Re-signing the older good veterans on the team and continue to compete is the way Saints and Bucs have been operating recently. It worked well for 2021 Bucs, less for 2022 Bucs. It worked for 2020 Saints, less for 2021 and 2022 Saints.
#8 by Pat // Mar 14, 2023 - 6:42pm
Both Slay and Bradberry's final years are their age 32 season, and if I had to take a wild guess, he's likely easily releasable for that year. Which means they're really only banking on 30/31. (Don't make me try to justify them trying to extend Slay, I can't, I really don't like that).
Slay's contract only turned unfortunate because of the money they borrowed. It's not actually Slay's contract that's the issue, this wasn't supposed to be a real year.
#16 by ImNewAroundThe… // Mar 14, 2023 - 8:18pm
Where did you get those random names to compare from? Should also edit "good" to pro bowl because (like I mentioned in the other thread) Gilmore was top 10 last year. Hayward* was also good the year prior, hence why ATL still has him, etc. (and Slay made the PB the last two years anyway)
We gotta get out of this mentality of 30 and done. If youre still rocking at an older age, maybe treat them a little different!

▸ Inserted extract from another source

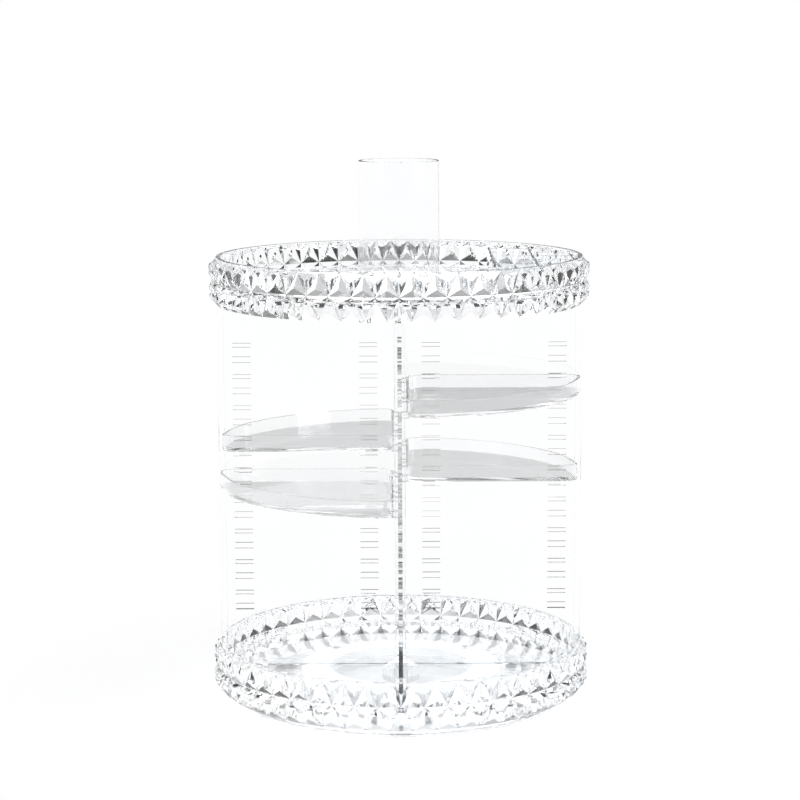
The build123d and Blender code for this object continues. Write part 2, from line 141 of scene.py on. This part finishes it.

#3 by Pat // Mar 14, 2023 - 6:03pm
At 3 years, $38M? Why in the world would I say that? That's a great deal for Philly. Seriously amazed there weren't higher offers out there.
I mean, the Giants gave him 3 years $43.5M back in 2020 and ended up paying 2 yrs $30.15M. Three years ago!
#4 by Oncorhynchus // Mar 14, 2023 - 6:17pm
Three years ago he was 27.
"Look at this sweet Honda Civic. The last owner bought it for $6000. Three years and 30,000 miles later I got it for $4000. What a steal! Slaps hood, you know how many holding penalties I can fit in this thing?"
#6 by Pat // Mar 14, 2023 - 6:36pm
Three years ago the cap was like $50M less. Philly signed Slay at 30 for 3 years, $50M (effectively in '21).
I actually mostly agree with you that I probably wouldn't've chosen to do it, but they're pretty obviously not taking the offseason tack that I would have, so it's kindof a moot point. On the path they're going on, it's a good deal. Just not sure it'll work out the way they want.